Entries with parts and joints
Start

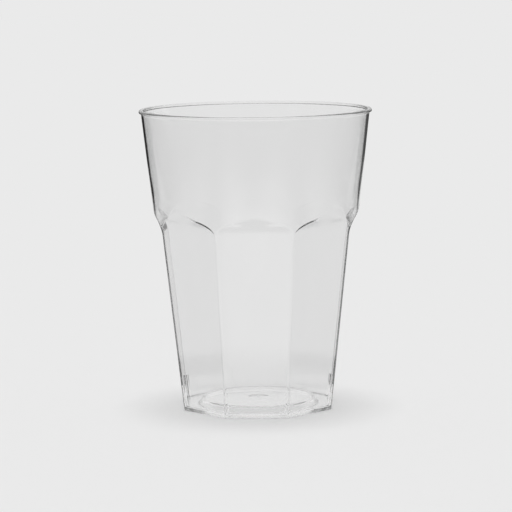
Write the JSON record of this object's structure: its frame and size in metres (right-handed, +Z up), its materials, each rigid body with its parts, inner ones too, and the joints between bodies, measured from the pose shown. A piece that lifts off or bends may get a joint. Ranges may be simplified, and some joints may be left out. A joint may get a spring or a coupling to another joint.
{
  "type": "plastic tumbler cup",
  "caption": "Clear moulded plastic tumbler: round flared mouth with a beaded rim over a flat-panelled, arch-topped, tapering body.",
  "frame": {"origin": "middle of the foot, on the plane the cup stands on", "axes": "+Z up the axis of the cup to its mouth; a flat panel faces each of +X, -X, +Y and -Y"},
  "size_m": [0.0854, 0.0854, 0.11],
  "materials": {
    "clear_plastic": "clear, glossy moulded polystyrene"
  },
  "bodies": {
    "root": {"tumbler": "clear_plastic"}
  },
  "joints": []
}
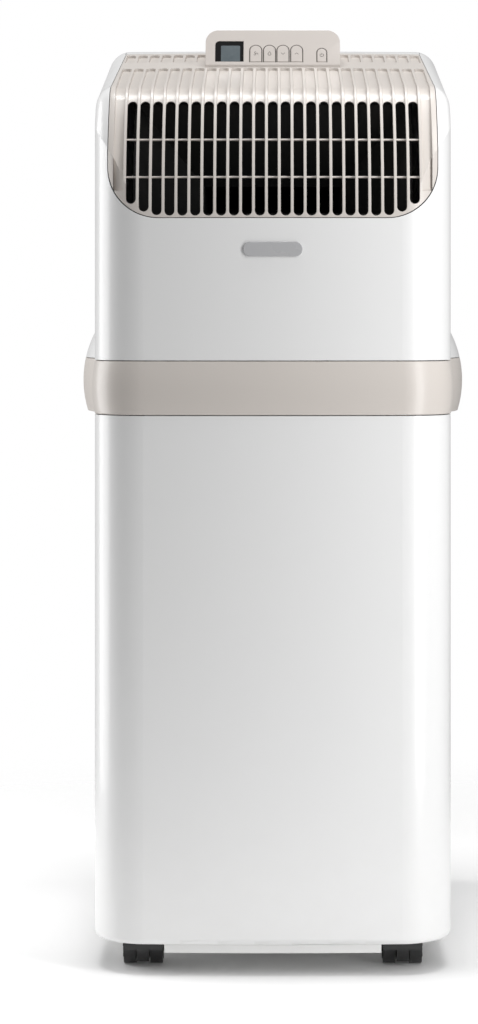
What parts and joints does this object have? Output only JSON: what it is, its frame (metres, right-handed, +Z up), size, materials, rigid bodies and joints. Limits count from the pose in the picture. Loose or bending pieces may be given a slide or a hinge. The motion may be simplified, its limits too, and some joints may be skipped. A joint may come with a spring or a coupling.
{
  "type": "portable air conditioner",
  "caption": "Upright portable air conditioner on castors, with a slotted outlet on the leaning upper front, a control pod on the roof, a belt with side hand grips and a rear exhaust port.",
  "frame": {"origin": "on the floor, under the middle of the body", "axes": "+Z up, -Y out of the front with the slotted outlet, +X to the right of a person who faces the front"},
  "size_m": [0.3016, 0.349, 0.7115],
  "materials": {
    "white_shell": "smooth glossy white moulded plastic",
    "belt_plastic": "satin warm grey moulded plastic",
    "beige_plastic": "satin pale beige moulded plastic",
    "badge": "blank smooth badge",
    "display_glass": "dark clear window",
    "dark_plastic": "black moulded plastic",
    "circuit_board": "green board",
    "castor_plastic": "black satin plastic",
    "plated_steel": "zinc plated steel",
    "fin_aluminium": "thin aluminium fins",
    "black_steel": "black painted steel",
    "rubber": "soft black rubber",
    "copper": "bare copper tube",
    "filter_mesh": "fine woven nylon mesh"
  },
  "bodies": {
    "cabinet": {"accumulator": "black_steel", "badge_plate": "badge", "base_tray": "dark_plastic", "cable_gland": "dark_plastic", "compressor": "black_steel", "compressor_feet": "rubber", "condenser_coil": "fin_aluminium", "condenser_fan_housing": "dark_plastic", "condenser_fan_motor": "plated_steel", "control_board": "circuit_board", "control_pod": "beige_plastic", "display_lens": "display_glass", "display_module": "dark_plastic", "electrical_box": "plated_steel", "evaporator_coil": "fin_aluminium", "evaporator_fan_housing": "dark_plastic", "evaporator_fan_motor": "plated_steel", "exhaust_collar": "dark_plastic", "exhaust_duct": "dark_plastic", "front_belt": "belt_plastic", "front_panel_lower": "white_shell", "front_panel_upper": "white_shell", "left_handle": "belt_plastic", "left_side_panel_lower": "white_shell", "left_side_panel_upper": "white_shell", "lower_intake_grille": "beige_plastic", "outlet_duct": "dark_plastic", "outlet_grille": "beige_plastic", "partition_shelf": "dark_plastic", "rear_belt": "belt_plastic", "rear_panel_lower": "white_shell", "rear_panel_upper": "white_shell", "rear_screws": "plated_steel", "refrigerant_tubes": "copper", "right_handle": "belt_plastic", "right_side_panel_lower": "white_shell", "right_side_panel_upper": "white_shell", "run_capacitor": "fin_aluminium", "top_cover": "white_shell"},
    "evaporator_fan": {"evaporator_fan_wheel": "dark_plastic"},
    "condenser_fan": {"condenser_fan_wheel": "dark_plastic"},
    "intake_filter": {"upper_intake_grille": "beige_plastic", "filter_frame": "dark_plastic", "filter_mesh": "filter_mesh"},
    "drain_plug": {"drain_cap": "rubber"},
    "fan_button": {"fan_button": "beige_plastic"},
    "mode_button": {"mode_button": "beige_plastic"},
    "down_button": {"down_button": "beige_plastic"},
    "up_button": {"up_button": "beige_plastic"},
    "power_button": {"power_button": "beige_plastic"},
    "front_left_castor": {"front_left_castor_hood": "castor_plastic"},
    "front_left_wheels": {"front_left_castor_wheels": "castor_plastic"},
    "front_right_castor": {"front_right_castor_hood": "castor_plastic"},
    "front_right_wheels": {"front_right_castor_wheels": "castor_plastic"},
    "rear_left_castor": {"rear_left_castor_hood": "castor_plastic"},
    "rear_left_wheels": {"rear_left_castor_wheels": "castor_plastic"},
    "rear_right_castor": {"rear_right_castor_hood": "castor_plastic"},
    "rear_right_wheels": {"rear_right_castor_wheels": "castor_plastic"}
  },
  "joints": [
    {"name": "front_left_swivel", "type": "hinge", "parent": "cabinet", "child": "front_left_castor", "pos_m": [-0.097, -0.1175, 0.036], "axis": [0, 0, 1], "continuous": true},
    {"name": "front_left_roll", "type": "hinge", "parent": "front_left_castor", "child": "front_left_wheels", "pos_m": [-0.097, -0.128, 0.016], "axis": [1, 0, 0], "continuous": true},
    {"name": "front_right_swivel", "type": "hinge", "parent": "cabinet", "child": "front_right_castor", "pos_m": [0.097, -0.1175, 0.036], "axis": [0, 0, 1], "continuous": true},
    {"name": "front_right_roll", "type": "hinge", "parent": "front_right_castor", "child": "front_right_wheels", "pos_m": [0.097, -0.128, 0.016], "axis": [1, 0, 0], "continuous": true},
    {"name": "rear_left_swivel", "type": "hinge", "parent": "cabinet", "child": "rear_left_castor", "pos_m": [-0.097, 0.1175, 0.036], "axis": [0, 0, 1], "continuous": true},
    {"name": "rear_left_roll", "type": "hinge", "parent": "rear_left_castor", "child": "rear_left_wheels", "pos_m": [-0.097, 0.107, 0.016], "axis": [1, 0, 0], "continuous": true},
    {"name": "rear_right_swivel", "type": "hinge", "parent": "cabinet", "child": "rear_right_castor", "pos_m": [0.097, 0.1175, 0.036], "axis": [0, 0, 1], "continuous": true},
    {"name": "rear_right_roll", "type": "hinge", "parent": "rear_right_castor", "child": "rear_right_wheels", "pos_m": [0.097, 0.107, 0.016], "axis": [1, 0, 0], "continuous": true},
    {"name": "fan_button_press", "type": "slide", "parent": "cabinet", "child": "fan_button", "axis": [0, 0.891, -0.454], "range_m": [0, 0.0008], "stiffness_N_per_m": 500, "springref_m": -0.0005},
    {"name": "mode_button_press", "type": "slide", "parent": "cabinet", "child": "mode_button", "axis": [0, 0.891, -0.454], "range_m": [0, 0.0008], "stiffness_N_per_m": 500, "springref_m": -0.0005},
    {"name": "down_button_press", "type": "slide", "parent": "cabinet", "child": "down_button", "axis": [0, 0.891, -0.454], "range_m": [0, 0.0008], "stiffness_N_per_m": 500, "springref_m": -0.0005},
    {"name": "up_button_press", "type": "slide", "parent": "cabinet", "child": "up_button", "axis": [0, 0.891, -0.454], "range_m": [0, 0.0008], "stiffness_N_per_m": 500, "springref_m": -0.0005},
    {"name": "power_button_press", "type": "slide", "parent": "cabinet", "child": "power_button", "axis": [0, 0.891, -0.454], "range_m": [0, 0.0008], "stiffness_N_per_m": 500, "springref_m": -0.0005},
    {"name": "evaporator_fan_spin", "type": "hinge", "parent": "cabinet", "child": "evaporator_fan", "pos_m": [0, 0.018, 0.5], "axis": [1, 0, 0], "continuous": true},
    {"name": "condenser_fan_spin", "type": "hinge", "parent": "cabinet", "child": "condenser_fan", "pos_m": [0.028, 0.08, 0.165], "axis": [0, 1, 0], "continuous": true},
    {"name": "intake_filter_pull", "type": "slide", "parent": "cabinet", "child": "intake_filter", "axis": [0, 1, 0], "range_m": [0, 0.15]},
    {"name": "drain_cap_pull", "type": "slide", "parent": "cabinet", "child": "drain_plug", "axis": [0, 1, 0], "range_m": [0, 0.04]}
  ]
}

End

## PROBLEM STATEMENT
List all lines where "rigid" occurs.

## RESPONSE TO THIS TASK
Write the JSON record of this object's structure: its frame and size in metres (right-handed, +Z up), its materials, each rigid body with its parts, inner ones too, and the joints between bodies, measured from the pose shown. A piece that lifts off or bends may get a joint. Ranges may be simplified, and some joints may be left out. A joint may get a spring or a coupling to another joint.
What parts and joints does this object have? Output only JSON: what it is, its frame (metres, right-handed, +Z up), size, materials, rigid bodies and joints. Limits count from the pose in the picture. Loose or bending pieces may be given a slide or a hinge. The motion may be simplified, its limits too, and some joints may be skipped. A joint may come with a spring or a coupling.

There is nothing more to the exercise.